Temps de lecture : 6 minutes

“Une maison de poupée”

Manipulation poétique

Qui manipule qui ? C’est ainsi que nous pourrions aborder Une maison de poupée d’Henrik Ibsen, conçue et mise en scène par Yngvild Aspeli dans une scénographie de François Gauthier-Lafaye. Un spectacle de marionnettes, comme si le titre de la pièce était illustré de manière littérale. Et pourtant, cette dramaturgie, portée par des marionnettes, nous révèle une nouvelle lecture de la pensée de Nora, l’héroïne, et pose un regard troublant sur une société de faux-semblants, où les manipulations sont le maître-mot de ce très beau et étonnant spectacle.

Photo © Johan Karlsson

La pièce commence à l’avant-scène, devant un rideau noir, où Yngvild Aspeli, habillée en noire comme les manipulateurs des marionnettes, raconte la genèse de cette création.
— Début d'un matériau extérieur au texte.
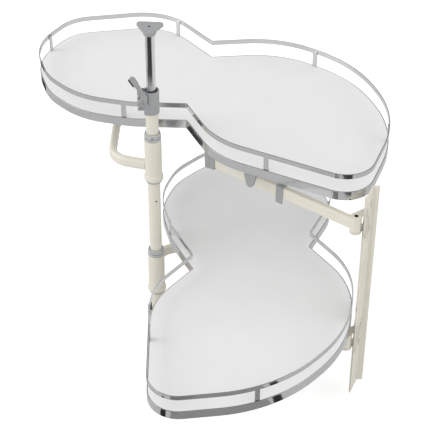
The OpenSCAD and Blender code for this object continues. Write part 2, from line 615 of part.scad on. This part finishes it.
module lever_cap(set) on_lever(set) color(grey) along_lever() difference() {
  union() {
    translate([lever_len, 0, lever_z - cap_drop])
      cylinder(r = cap_r, h = board_low_z - pin_plate_t - cap_clear - lever_z + cap_drop);
    translate([lever_len - cap_socket, -cap_r + 2, lever_z - cap_drop])
      cube([cap_socket, 2 * cap_r - 4, bar_h + 2 * cap_drop]);
  }
  translate([0, 0, lever_z]) rotate([90, 0, 90]) linear_extrude(bar_end) bar_section();
  translate([lever_len, 0, lever_z]) cylinder(r = tray_pin_r + run, h = board_low_z - lever_z);
}
clip_at = 160;                          // from the hinge pin
clip_w = 15;
clip_t = 2;
clip_tail = 12;                         // front leg below the bar
module bumper_clip(set) on_lever(set) color(grey) along_lever() translate([clip_at, 0, lever_z]) {
  // Front leg, bridge over the bar and short rear leg
  translate([0, lever_t / 2 + gap / 2, -clip_tail]) cube([clip_w, clip_t, bar_h + clip_tail]);
  translate([0, -lever_t / 2 - clip_t, bar_h - 10]) cube([clip_w, clip_t, 10]);
  translate([0, -lever_t / 2 - clip_t, bar_h]) cube([clip_w, lever_t + 2 * clip_t + gap / 2, clip_t]);
  // Foot that grips the bar's front
  translate([0, lever_t / 2, bar_h / 2 - 3]) cube([clip_w, gap, 6]);
}

// ---- Stop hook under the rim -------------------------------------------------------
hook_edge = 12;          // outline edge that carries the hook, from the last corner to the first
hook_along = 74;         // from that edge's first corner
hook_out = 0.5;          // front of the hook behind the strip's outer face
hook_w = 24;
hook_tip_w = 15;
hook_len = 33;           // below the rim strip
hook_d = 9;
module stop_hook(set) on_tray(set) color(grey) translate(xy(outline[hook_edge]))
  rotate(heading(edge_dir(outline, hook_edge))) translate([hook_along, hook_d + hook_out + hook_inset, 0])
  rotate([90, 0, 0]) linear_extrude(hook_d) {
    polygon([[-hook_w / 2, board_low_z], [-hook_w / 2, hook_low_z + hook_len * 0.7],
      [-hook_tip_w / 2, hook_low_z + hook_tip_w / 2], [hook_tip_w / 2, hook_low_z + hook_tip_w / 2],
      [hook_w / 2, hook_low_z + hook_len * 0.7], [hook_w / 2, board_low_z]]);
    translate([0, hook_low_z + hook_tip_w / 2]) circle(d = hook_tip_w);
  }
hook_inset = strip_t + 0.5;
hook_low_z = upper_tray_z - hook_len;

// ---- Tray: board, strips, uprights ------------------------------------------------
outer = fitted(outline);
inner = inset(outer, strip_t);
upright_t = 2;           // thickness of an upright
upright_low = 6;         // lower end above the rim strip's underside
upright_top = 3;         // upper end below the top of the gallery
upright_off = 0.3;       // between upright and strip, the weld's thickness
middle = [40, 175];      // between the two notches
upright_at = [-49, -10, 38, 121, 173, 235];   // directions of the uprights, seen from the middle
// Point and heading where a line from the middle meets the strips' inner face
strip_points = rounded(inner);
function crossings(a) = [for (i = [0 : len(strip_points) - 1])
  let (p = strip_points[i], w = at(strip_points, i + 1) - p, u = [cos(a), sin(a)],
       t = cross2(p - middle, w) / cross2(u, w), share = cross2(p - middle, u) / cross2(u, w))
  if (t > 0 && share >= 0 && share < 1) [middle + u * t, heading(w)]];
module upright_places() for (a = upright_at) let (c = crossings(a)[0])
  translate(c[0]) rotate(c[1]) translate([0, upright_off, 0]) children();
module board(set) on_tray(set) color(white) translate([0, 0, board_low_z]) difference() {
  linear_extrude(board_t) polygon(rounded(inset(inner, seat)));
  upright_places() translate([-upright_w / 2 - seat, -5, -1]) cube([upright_w + 2 * seat, 5 + upright_t + seat, board_t + 2]);
  translate([0, 0, -1]) {
    pivot_screw_places() cylinder(d = plate_screw_d, h = screw_hole_h);
    pin_screw_places() cylinder(d = plate_screw_d, h = screw_hole_h);
    in_pin_plate() cylinder(r = tray_pin_r, h = tray_pin_grip + 1);
  }
}
screw_hole_h = 1 + screw_grip - pivot_plate_t;
module strip(set, z, h) on_tray(set) color(steel) translate([0, 0, upper_tray_z + z]) linear_extrude(h)
  difference() {
    polygon(rounded(outer));
    polygon(rounded(inner));
  }
module uprights(set) on_tray(set) color(steel) upright_places()
  translate([-upright_w / 2, 0, upper_tray_z + upright_low])
    cube([upright_w, upright_t, gallery_h - upright_low - upright_top]);

foot_plate();
post_tube();
post_screw();
tube_bush();
inner_tube();
top_pad();
top_screw();
clamp_ring();
clamp_bolt();
clamp_nut();
clamp_lever();
lever_grip();
catch_strip();
guide_rail();
bracket(0);  // upper_bracket
bracket(1);  // lower_bracket
hinge_pin(0);  // upper_hinge_pin
hinge_pin(1);  // lower_hinge_pin
for (set = [0, 1]) let (p = set == 0 ? "upper" : "lower") {
  stop_ring(set);
  sleeve(set);
  bush(set, sleeve_low_z + sleeve_h, -1);
  bush(set, sleeve_low_z, 1);
  collar(set);
  arm(set);
  pivot_bush(set);
  pivot_plate(set);
  plate_screws(set);
  pin_plate(set);
  tray_pin(set);
  lever(set);
  lever_cap(set);
  bumper_clip(set);
  stop_hook(set);
  board(set);
  strip(set, 0, rim_h);
  strip(set, gallery_h - rail_h, rail_h);
  uprights(set);
}
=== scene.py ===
"""The swing-out fitting of a blind-corner cabinet: a post, two kidney-shaped trays and a guide rail."""

import json
import math

import bmesh
import bpy
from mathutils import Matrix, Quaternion, Vector


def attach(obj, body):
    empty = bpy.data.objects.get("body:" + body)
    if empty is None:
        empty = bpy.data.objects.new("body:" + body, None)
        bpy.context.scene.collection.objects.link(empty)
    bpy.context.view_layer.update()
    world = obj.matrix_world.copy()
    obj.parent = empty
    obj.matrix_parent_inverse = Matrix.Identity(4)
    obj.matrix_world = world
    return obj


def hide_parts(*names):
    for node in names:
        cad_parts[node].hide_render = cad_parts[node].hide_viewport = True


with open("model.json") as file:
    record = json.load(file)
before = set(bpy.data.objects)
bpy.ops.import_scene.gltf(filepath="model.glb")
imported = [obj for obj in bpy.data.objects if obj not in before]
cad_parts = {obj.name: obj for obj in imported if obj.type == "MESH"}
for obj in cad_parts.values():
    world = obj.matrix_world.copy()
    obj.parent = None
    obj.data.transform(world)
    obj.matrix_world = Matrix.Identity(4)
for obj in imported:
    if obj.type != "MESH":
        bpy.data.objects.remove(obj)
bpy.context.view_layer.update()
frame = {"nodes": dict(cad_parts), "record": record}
mm = 0.001


# ---- Studio --------------------------------------------------------------------------------------
# A photographer's white floor under a dim ceiling, lit by a broad soft lamp on each side and a weak
# one in front. Grey and black cards on the floor, which only gloss can see, give the chrome its
# dark bands. The camera stands where the photograph was taken from.
camera_place = Vector((0.790, -2.035, 1.934))
camera_turn = math.radians(18)         # about the post, away from straight in front
camera_tilt = math.radians(36.5)       # looking down
camera_roll = math.radians(0.18)
camera_lens = 111.9                    # millimetres, as the film width is
camera_film = 36
camera_rise = -0.0272                  # the photograph's frame sits a little below the lens axis
camera_reach = 40.0
floor_side = 14.0
floor_tone = 0.72
floor_drift = 1.01                     # a blotch of the floor is this much paler than the rest
floor_blotch = 0.6
floor_lift = 0.45                      # brightness added to what is seen of the floor
world_tone = 0.92                      # what the air around lights the object with
ceiling_tone = 0.22                    # what is seen of the air overhead
ceiling_starts = 0.25                  # upward share of a direction where the air begins to dim
ceiling_full = 0.65                    # and where it has dimmed fully
noise_low, noise_high = 0.25, 0.75     # soft noise stays mostly between these

bpy.ops.object.camera_add(location=camera_place)
camera = bpy.context.object
camera.name = "photo_camera"
sight = Vector((-math.sin(camera_turn) * math.cos(camera_tilt),
                math.cos(camera_turn) * math.cos(camera_tilt),
                -math.sin(camera_tilt)))
camera.rotation_mode = "QUATERNION"
camera.rotation_quaternion = sight.to_track_quat("-Z", "Y") @ Quaternion((0, 0, 1), camera_roll)
camera.data.lens = camera_lens
camera.data.sensor_width = camera_film
camera.data.shift_y = camera_rise
camera.data.clip_end = camera_reach
bpy.context.scene.camera = camera
bpy.context.scene.view_settings.view_transform = "Standard"


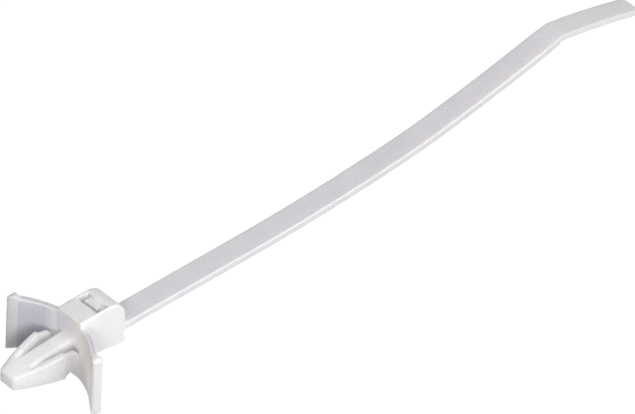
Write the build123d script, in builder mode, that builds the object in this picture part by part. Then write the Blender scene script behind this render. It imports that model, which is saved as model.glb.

Un jour de pluie, un oiseau s’est cogné contre sa fenêtre ; elle s’est levée et a pris dans la bibliothèque le texte d’Ibsen. Elle se rend compte que l’avocat Hemler appelle sa femme, Nora, alouette ou étourneau ; de cet oiseau sort une petite poupée représentant Nora.

Yngvild Aspeli : Tout a commencé par le bruit d’un oiseau venu se cogner contre ma fenêtre. C’était un jour pluvieux et j’étais assise à ma table de cuisine, recroquevillée avec une grande tasse de café et un bon livre, quand j’ai entendu un “boum” contre la fenêtre. Ce son court, mais immédiatement reconnaissable, m’a instantanément fait fermer les yeux. “Boum.”

La maison hantée

Ainsi, nous entrons dans une histoire condensée d’Une maison de poupée qui se concentre sur le secret de Nora, un emprunt frauduleux à l’homme d’affaires Krogstad pour financer le voyage en Italie nécessaire à la santé de son mari malade. Depuis sa création en 1879 qui fit scandale, Nora est devenue une figure féministe. Elle ose quitter le foyer et y laisser ses enfants, après avoir tenté une ultime conversation avec son mari, qui ne va pas la soutenir, elle qui a transgressé la loi pour le sauver son mari. Yngvild Aspeli incarne Nora Helmer, la protagoniste de la pièce. Elle donne la réplique à des marionnettes à visage et à taille humaine qu’elle a conçues elle-même et manipule. Le rideau tombe et laisse découvrir l’intérieur de sa maison. Le plateau est composé de deux parois recouvertes de papier peint, implantées en perspective accentuée vers une porte. Le dessin de la marqueterie du sol participe à cet effet. “Cet espace est un îlot représentant une grande solitude, le dernier bout de sécurité que Nora va perdre”, explique Yngvild Aspeli. Un grand canapé, une table, trois enfants près du sapin, un homme immobile dans un fauteuil et Nora qui s’active. Cette maison parfaite va petit à petit prendre l’allure d’une maison hantée.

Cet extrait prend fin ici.